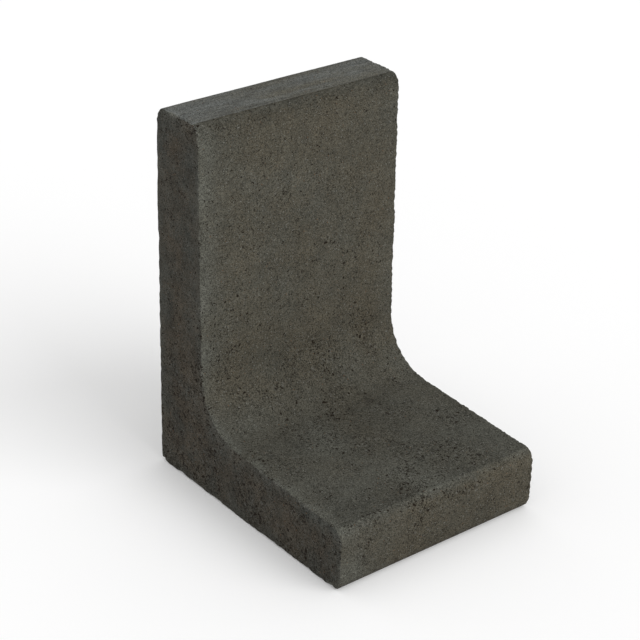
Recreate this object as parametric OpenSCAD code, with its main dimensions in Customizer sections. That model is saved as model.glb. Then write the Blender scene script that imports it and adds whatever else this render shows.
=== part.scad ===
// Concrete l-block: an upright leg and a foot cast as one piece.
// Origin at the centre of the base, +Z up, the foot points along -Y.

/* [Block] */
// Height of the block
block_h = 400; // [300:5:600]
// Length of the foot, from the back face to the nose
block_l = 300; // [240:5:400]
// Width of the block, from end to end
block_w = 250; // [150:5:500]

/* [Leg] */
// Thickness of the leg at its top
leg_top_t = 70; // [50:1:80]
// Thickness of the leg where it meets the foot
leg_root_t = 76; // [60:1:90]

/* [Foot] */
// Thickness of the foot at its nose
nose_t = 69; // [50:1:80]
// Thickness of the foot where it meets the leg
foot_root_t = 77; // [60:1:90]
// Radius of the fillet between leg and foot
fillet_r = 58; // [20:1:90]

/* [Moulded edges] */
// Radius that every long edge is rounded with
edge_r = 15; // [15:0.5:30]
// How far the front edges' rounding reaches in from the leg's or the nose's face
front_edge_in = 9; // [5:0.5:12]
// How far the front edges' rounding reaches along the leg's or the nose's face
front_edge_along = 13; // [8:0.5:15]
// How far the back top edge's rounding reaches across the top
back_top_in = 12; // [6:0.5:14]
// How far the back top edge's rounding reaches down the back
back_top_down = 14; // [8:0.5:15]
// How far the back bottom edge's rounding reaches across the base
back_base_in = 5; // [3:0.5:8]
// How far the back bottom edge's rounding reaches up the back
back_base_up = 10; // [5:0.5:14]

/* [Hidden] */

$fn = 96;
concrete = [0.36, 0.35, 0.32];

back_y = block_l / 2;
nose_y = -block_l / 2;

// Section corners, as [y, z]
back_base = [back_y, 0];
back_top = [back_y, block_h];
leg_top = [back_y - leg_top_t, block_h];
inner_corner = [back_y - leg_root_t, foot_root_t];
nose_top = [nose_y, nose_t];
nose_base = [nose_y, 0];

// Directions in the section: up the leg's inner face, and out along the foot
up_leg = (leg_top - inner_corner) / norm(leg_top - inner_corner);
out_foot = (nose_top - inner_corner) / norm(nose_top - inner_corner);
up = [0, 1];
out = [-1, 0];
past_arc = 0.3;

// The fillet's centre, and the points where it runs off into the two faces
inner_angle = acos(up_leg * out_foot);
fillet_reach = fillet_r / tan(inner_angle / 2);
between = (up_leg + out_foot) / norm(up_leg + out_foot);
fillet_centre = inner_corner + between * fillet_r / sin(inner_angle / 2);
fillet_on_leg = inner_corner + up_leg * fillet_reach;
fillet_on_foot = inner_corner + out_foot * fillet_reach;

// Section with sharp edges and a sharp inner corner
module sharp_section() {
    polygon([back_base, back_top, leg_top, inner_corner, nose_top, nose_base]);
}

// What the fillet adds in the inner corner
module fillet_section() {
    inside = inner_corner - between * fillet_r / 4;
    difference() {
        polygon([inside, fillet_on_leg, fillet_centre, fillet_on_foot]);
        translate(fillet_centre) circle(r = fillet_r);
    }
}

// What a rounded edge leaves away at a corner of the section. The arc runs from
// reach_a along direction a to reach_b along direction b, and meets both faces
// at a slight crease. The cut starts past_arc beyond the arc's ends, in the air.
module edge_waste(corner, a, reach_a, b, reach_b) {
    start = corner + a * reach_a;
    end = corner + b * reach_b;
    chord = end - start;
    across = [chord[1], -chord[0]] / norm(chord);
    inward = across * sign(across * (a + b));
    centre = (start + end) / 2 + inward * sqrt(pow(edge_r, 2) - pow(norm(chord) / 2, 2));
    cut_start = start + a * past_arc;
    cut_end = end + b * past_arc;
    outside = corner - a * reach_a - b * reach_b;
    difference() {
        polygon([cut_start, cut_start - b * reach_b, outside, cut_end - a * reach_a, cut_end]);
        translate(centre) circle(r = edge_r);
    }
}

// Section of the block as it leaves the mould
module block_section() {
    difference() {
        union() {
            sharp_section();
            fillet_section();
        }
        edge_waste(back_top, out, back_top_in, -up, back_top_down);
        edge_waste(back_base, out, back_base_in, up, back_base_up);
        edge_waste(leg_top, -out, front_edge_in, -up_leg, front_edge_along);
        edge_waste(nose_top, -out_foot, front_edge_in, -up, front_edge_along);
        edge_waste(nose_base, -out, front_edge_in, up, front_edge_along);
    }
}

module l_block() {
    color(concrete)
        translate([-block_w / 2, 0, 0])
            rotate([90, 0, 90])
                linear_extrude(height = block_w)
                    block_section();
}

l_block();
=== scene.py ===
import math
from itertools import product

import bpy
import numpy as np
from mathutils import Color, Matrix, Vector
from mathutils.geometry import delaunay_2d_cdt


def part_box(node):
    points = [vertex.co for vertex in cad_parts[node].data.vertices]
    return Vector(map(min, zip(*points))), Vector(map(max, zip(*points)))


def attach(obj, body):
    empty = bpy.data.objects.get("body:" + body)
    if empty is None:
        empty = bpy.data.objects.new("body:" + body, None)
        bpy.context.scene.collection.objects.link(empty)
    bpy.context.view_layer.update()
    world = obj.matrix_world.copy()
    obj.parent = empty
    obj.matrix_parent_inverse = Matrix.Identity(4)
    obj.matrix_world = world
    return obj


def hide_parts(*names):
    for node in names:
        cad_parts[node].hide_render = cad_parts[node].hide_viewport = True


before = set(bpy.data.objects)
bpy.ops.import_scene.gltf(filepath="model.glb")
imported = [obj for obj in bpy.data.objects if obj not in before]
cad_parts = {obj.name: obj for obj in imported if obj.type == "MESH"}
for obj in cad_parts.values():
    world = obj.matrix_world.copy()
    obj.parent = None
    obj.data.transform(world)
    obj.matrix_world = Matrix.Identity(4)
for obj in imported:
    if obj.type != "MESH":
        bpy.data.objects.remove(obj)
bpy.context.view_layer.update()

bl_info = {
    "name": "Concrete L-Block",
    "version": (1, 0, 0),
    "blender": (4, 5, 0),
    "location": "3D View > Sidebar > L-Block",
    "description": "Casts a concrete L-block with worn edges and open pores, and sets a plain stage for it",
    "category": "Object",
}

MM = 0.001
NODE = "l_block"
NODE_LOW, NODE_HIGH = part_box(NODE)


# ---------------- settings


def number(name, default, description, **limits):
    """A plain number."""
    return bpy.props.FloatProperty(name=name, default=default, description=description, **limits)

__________

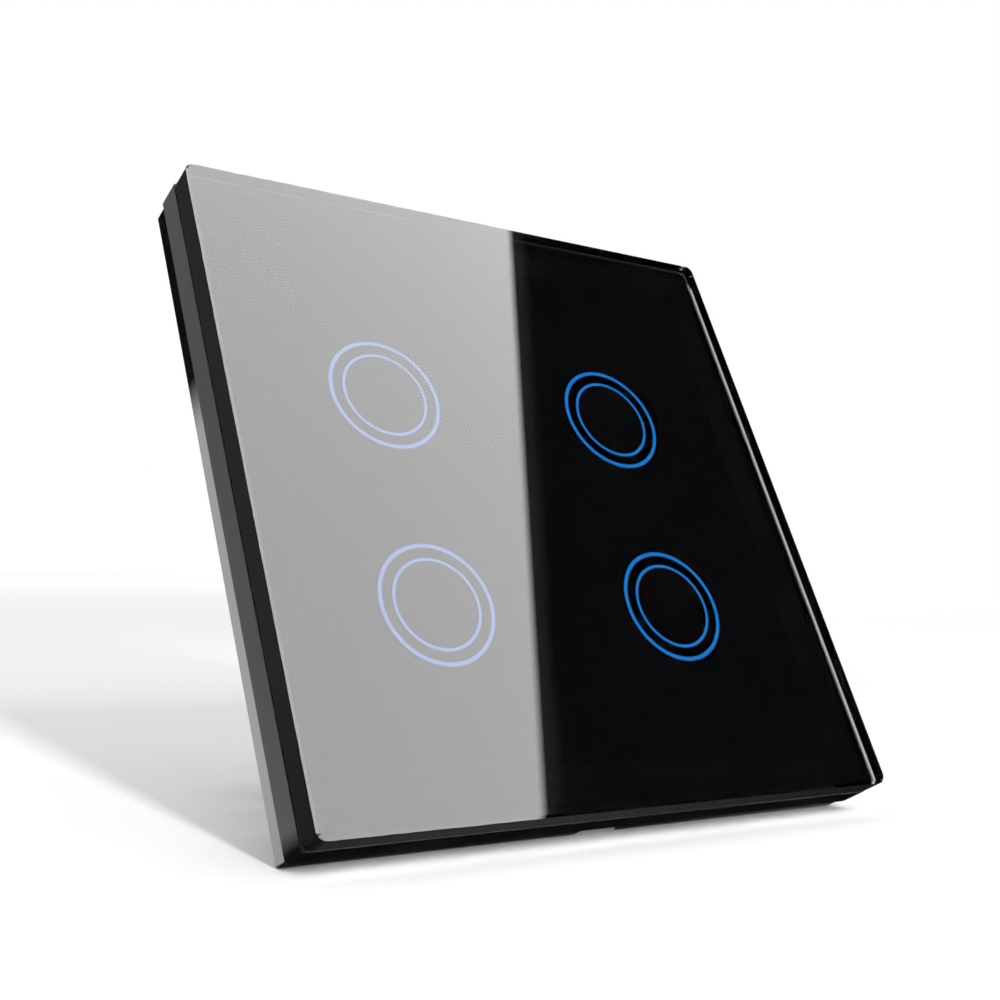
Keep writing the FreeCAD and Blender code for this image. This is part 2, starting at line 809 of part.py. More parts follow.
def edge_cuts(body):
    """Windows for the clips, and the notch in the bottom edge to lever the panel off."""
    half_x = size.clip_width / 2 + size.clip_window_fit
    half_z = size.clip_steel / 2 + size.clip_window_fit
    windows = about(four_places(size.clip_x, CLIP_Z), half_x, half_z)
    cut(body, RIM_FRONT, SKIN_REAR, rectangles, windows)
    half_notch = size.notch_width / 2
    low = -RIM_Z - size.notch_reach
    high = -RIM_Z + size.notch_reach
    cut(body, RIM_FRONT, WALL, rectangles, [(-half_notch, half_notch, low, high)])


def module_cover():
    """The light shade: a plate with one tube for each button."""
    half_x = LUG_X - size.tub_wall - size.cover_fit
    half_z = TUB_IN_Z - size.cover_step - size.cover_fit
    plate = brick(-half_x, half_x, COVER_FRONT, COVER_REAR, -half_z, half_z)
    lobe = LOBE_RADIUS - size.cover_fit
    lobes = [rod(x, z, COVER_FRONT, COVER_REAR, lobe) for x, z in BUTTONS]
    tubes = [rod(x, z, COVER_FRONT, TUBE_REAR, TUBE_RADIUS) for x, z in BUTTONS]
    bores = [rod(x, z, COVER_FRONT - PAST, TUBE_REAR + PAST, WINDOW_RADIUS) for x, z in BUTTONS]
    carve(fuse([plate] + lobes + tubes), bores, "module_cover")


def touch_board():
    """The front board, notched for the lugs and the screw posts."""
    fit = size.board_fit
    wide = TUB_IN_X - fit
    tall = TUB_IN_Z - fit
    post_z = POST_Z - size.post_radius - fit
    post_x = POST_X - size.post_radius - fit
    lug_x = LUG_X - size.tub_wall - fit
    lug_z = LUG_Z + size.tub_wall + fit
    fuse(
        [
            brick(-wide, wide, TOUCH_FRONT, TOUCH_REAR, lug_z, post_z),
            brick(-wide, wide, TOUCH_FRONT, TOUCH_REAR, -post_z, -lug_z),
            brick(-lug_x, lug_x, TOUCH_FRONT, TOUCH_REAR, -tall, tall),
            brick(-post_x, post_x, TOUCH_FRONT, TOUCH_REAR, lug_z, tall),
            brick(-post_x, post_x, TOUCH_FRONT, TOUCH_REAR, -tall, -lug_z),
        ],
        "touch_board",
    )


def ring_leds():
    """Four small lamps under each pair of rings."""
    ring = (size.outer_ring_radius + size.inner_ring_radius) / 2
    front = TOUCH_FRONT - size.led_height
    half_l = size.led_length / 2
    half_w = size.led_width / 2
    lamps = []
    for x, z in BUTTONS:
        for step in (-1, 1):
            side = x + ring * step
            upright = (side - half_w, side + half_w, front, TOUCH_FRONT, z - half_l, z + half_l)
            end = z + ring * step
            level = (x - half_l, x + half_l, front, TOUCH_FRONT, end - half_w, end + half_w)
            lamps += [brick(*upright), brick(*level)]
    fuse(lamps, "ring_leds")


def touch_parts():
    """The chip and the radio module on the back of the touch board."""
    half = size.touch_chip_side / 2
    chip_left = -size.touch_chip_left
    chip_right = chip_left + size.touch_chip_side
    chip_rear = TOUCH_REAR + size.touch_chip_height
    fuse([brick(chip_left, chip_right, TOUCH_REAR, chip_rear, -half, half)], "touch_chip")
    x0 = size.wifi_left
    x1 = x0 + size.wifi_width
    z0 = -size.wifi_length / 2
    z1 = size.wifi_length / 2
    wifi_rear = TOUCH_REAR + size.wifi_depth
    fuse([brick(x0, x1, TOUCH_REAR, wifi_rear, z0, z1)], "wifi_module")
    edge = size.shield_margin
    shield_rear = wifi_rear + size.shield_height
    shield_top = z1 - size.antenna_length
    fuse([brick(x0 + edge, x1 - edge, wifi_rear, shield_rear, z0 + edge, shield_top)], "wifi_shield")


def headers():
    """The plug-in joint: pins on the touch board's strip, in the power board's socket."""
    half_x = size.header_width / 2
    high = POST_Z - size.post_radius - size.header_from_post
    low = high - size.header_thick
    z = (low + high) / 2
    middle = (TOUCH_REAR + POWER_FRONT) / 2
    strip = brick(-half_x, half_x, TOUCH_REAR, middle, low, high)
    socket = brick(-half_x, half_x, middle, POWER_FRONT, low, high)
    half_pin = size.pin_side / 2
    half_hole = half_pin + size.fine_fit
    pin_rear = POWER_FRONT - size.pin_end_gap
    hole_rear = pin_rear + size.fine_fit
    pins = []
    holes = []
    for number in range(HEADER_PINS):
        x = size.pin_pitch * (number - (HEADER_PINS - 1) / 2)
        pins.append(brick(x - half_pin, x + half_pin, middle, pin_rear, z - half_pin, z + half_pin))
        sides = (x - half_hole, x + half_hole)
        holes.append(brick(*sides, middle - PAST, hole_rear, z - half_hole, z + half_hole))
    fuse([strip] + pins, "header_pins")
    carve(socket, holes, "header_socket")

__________

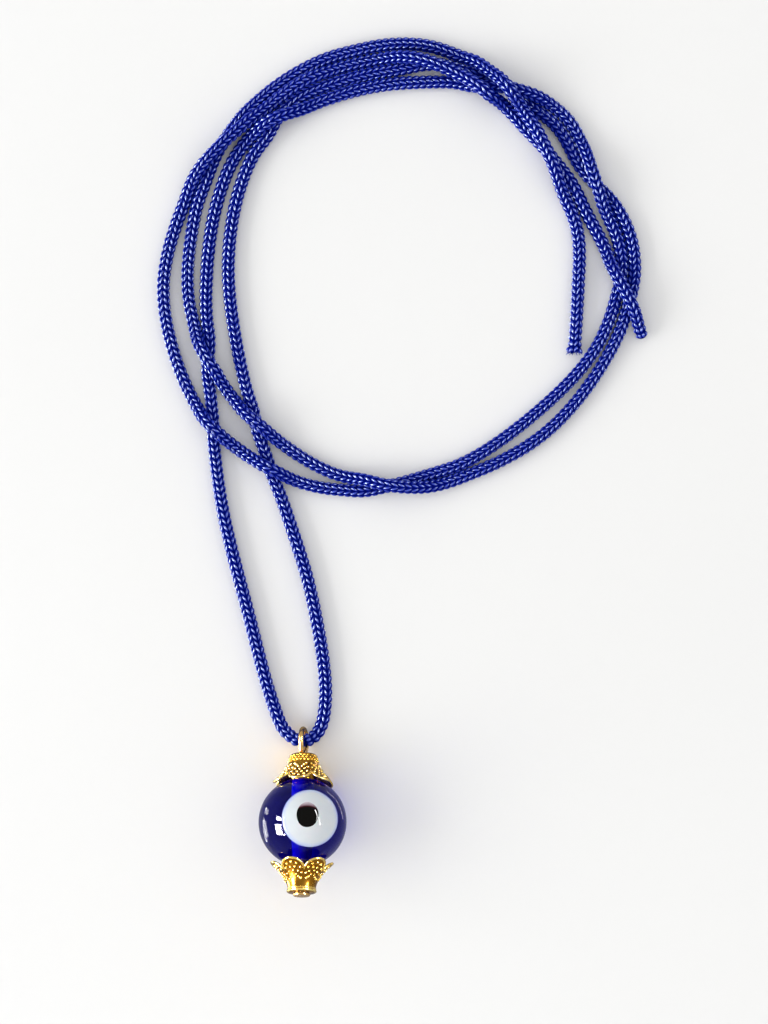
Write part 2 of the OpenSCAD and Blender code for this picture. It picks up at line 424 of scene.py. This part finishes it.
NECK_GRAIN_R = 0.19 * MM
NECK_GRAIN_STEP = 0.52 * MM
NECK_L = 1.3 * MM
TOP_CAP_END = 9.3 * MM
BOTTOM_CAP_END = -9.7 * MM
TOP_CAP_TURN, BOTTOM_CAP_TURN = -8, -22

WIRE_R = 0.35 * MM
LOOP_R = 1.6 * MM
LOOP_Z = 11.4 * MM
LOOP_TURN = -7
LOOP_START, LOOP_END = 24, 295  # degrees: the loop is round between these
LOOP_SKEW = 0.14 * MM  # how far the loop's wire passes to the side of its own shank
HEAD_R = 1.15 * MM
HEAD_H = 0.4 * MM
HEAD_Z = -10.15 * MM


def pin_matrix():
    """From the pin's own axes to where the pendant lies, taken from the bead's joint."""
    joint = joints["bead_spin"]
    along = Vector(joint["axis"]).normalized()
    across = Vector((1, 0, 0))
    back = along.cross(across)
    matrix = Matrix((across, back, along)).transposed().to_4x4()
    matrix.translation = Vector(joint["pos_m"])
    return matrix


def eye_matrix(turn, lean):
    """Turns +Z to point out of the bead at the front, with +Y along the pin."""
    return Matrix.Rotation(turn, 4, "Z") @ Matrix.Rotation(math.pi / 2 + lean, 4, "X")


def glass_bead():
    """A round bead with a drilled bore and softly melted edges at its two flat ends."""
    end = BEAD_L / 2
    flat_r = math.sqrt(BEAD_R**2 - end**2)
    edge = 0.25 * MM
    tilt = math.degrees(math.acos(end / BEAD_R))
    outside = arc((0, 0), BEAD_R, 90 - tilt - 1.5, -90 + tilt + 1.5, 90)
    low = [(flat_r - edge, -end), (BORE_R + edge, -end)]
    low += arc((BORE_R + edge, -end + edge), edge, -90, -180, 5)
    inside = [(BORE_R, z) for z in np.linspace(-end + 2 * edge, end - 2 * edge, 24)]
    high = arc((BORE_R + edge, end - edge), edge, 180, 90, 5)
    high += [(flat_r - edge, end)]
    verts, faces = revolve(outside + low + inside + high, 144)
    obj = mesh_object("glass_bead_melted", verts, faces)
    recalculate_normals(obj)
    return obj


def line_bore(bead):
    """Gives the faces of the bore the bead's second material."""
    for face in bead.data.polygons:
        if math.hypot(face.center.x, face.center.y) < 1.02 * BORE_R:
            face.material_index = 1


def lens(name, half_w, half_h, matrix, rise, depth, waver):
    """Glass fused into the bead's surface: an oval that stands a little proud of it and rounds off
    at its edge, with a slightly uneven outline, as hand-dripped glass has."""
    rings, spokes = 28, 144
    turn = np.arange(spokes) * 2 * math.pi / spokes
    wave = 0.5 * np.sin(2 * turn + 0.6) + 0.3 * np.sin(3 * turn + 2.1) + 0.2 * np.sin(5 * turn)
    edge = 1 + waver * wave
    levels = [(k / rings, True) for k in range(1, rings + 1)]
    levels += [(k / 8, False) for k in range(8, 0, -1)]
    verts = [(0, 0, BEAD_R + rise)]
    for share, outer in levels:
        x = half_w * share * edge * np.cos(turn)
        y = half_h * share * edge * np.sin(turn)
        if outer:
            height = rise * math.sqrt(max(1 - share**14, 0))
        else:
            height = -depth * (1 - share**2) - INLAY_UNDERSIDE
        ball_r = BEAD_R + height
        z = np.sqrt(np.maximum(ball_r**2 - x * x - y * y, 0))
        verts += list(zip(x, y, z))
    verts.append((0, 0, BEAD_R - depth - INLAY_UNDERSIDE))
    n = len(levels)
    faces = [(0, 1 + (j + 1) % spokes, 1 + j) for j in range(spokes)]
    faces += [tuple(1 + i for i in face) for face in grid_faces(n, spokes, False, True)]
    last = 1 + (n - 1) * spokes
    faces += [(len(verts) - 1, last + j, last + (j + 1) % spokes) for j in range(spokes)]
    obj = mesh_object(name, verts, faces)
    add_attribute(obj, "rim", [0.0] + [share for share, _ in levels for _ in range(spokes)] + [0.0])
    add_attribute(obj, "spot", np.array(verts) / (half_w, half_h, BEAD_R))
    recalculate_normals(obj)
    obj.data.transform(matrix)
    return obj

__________

Given task: Starting with the line with "Recreate this object" and ending with the line with "fillet_r = 58; // [20:1:90]", extract every line exactly and nothing outside that span.

Response to this task:
Recreate this object as parametric OpenSCAD code, with its main dimensions in Customizer sections. That model is saved as model.glb. Then write the Blender scene script that imports it and adds whatever else this render shows.
=== part.scad ===
// Concrete l-block: an upright leg and a foot cast as one piece.
// Origin at the centre of the base, +Z up, the foot points along -Y.

/* [Block] */
// Height of the block
block_h = 400; // [300:5:600]
// Length of the foot, from the back face to the nose
block_l = 300; // [240:5:400]
// Width of the block, from end to end
block_w = 250; // [150:5:500]

/* [Leg] */
// Thickness of the leg at its top
leg_top_t = 70; // [50:1:80]
// Thickness of the leg where it meets the foot
leg_root_t = 76; // [60:1:90]

/* [Foot] */
// Thickness of the foot at its nose
nose_t = 69; // [50:1:80]
// Thickness of the foot where it meets the leg
foot_root_t = 77; // [60:1:90]
// Radius of the fillet between leg and foot
fillet_r = 58; // [20:1:90]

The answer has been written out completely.